--- start ---
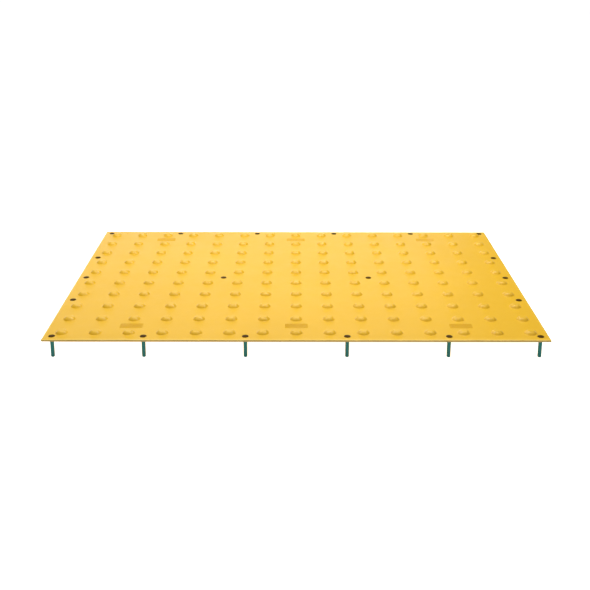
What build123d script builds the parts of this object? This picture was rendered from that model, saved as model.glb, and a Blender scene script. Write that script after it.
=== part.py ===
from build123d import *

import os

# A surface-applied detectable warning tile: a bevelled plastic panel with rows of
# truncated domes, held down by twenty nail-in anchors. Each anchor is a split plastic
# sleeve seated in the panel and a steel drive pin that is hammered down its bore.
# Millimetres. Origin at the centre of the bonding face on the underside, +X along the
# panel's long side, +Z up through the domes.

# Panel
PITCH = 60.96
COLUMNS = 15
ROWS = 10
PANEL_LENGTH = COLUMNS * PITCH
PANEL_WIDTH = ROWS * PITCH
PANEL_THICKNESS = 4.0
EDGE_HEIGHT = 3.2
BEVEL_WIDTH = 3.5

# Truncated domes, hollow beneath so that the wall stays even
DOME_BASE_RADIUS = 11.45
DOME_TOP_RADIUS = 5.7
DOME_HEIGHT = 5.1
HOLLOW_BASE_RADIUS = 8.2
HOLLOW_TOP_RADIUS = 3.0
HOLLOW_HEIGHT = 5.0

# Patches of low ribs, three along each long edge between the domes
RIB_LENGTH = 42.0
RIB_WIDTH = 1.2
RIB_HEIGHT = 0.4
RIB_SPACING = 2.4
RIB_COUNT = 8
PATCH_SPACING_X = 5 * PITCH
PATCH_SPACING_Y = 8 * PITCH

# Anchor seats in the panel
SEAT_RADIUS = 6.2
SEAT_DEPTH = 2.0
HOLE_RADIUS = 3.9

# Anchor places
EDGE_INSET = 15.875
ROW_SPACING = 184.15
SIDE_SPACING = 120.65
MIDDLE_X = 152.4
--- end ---
» WHAT TO PRODUCE: From the listing above, extract every line exactly as it stands.

» EXERCISE RESULT:
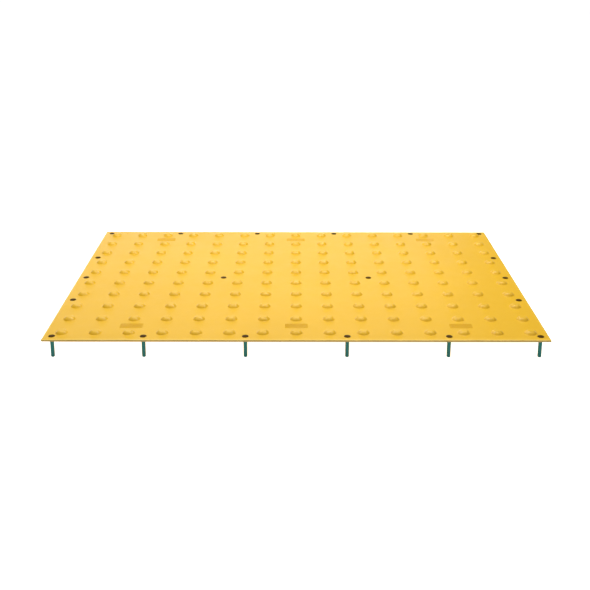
What build123d script builds the parts of this object? This picture was rendered from that model, saved as model.glb, and a Blender scene script. Write that script after it.
=== part.py ===
from build123d import *

import os

# A surface-applied detectable warning tile: a bevelled plastic panel with rows of
# truncated domes, held down by twenty nail-in anchors. Each anchor is a split plastic
# sleeve seated in the panel and a steel drive pin that is hammered down its bore.
# Millimetres. Origin at the centre of the bonding face on the underside, +X along the
# panel's long side, +Z up through the domes.

# Panel
PITCH = 60.96
COLUMNS = 15
ROWS = 10
PANEL_LENGTH = COLUMNS * PITCH
PANEL_WIDTH = ROWS * PITCH
PANEL_THICKNESS = 4.0
EDGE_HEIGHT = 3.2
BEVEL_WIDTH = 3.5

# Truncated domes, hollow beneath so that the wall stays even
DOME_BASE_RADIUS = 11.45
DOME_TOP_RADIUS = 5.7
DOME_HEIGHT = 5.1
HOLLOW_BASE_RADIUS = 8.2
HOLLOW_TOP_RADIUS = 3.0
HOLLOW_HEIGHT = 5.0

# Patches of low ribs, three along each long edge between the domes
RIB_LENGTH = 42.0
RIB_WIDTH = 1.2
RIB_HEIGHT = 0.4
RIB_SPACING = 2.4
RIB_COUNT = 8
PATCH_SPACING_X = 5 * PITCH
PATCH_SPACING_Y = 8 * PITCH

# Anchor seats in the panel
SEAT_RADIUS = 6.2
SEAT_DEPTH = 2.0
HOLE_RADIUS = 3.9

# Anchor places
EDGE_INSET = 15.875
ROW_SPACING = 184.15
SIDE_SPACING = 120.65
MIDDLE_X = 152.4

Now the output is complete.